All of these cloud your judgment, and you could probably apply every term to your own life. Try to! It'll help you in the long run when you start practicing FRQs and applying the content you learned throughout the year.
Race, Gender, and Ethnicity on Social Interactions
We form much of our self-concept based on our race, gender, and ethnicity, which directly impacts how we treat people.
Remember, self-concept is a person's global feeling about themself. "Who am I?" 👤
If someone has a positive self-concept, they perceive the world through an optimistic (positive) lens.
If someone has a negative self-concept, they feel unsatisfied. 😢
Whether or not your self-concept is positive depends on how closely you match yourself with your ideal self, or the person you want to be.
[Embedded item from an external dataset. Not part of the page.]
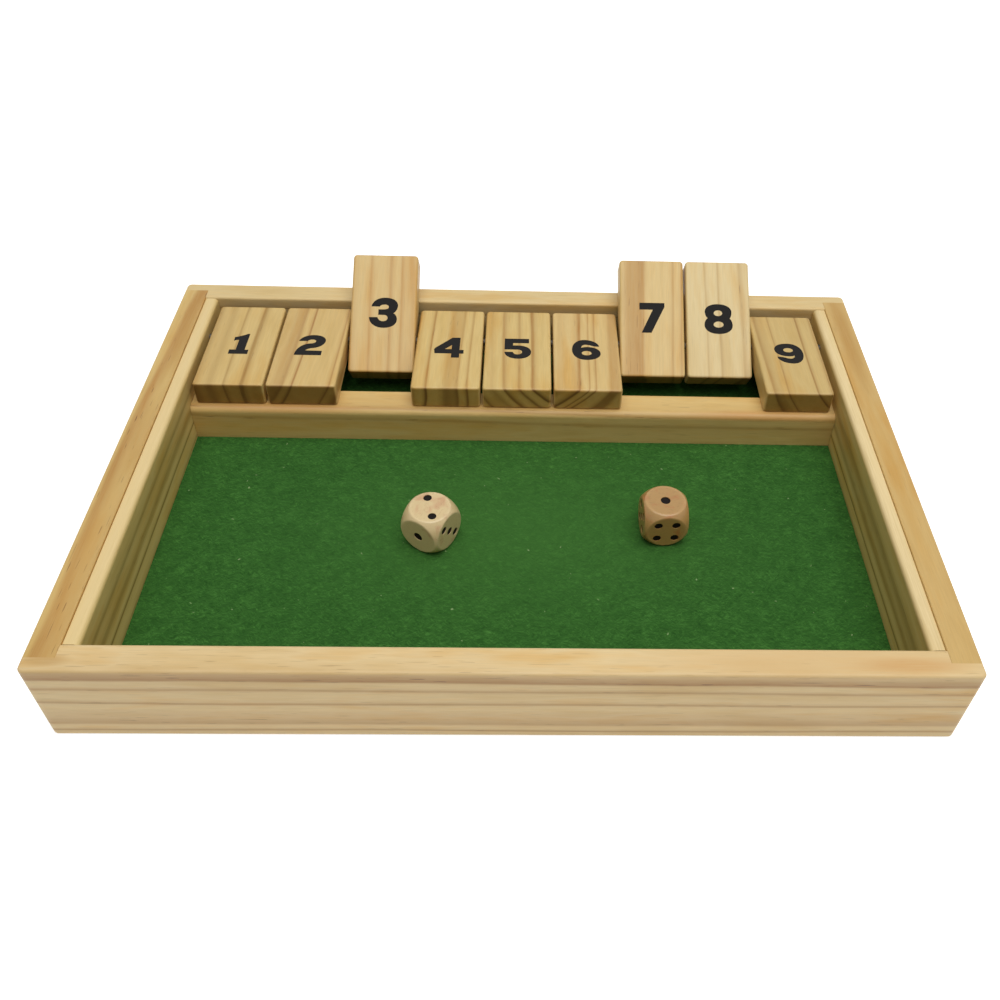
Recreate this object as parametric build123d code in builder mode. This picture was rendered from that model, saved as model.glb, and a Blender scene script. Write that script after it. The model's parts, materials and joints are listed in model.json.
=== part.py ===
from build123d import *

import os
from math import asin, atan2, cos, degrees, hypot, sin

# A shut the box game: a shallow pine box with a felt floor, nine numbered tiles on one rod behind
# a ledge, and two dice. Millimetres, +X to the right, +Y to the back and +Z up. The underside of
# the rails is at z = 0, and the origin is at the middle of the whole game's footprint, with the
# tiles that lean out over the back rail counted in.

# Tiles: flat wooden bars that all turn on one rod.
tile_count = 9
tile_width = 27.5
tile_length = 52.5
tile_thickness = 10.0
tile_edge = 1.0
tile_corner = 1.5
tile_gap = 1.0
rod_from_rear = 15.7
raised_tiles = (3, 7, 8)

# Rod: loose in the tiles' bores, snug in the holes of the strips.
rod_diameter = 3.0
rod_chamfer = 0.4
bore_clearance = 0.08
rod_seat_clearance = 0.03
rod_end_gap = 0.5

# Room for the tiles in the box, at rest and on the swing.
tile_end_gap = 2.25
ledge_margin = 2.75
seat_clearance = 0.05
tail_clearance = 2.72
tail_over_felt = 4.07
lean_clearance = 0.2
rim_over_tiles = 1.95

# Box frame: rails, lining strips and the partition that carries the tiles' front ends.
play_depth = 121.25
rail_thickness = 10.0
rail_lap = 5.0
rail_edge = 1.0
rail_corner = 2.0
seam_edge = 0.4
strip_thickness = 5.0
strip_edge = 1.8
strip_below_rim = 0.6
strip_end_gap = 0.1
partition_thickness = 12.5
partition_edge = 2.5
partition_back_edge = 1.0
partition_end_gap = 0.1

# Floor: a thin panel in grooves of the rails, with the felt on it.
panel_lift = 3.5
panel_thickness = 3.0
groove_depth = 4.0
groove_end_gap = 0.2
groove_play = 0.1
felt_thickness = 1.0
felt_inset = 0.3

# Numerals: sunk a little into both faces of each tile and filled with black ink. Each one's
# proportion is its width over its height.
numeral_height = 13.5
numeral_depth = 0.3
ink_thickness = 0.25
numeral_proportions = {1: 0.58, 2: 0.86, 3: 0.89, 4: 0.91, 5: 0.82, 6: 0.88, 7: 0.80, 8: 0.90, 9: 0.88}
curve_fullness = 0.6

# Dice: cubes turned round by a ball, with drilled and painted pips. Their places are measured from
# the middle of the box and from the inner face of the front rail.
die_size = 16.5
die_ball_radius = 11.1
die_edge = 1.0
pip_offset = 3.3
pip_radius = 1.55
single_pip_radius = 1.8
pip_depth = 0.8
pip_paint = 0.5
left_die_place = (-30.6, 68.1)
left_die_yaw = 59.4
right_die_place = (55.5, 72.8)
right_die_yaw = 3.4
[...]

Applying Self-Concept to Unit 9
We’re more likely to commit the fundamental attribution error and apply the just-world hypothesis when dealing with people outside of the groups we associate with. Additionally, people in individualist cultures use the fundamental attribution error and have self-serving bias more frequently than those in collectivist cultures.
The Self-Fulfilling Prophecy
Much of how we behave is dictated by both our own and others’ attributions and expectations. This concept is called the self-fulfilling prophecy: you tend to behave in ways that reinforce your beliefs and actions, thus causing them to come true.
A compelling example of the self-fulfilling prophecy is the placebo effect. Because we expect an antidepressant to make us feel better, and we believe that others also expect the antidepressant to make us feel better, we may actually start to do things that relieve our depression, thus causing the drug to “work.” Your perception of the world can do a lot!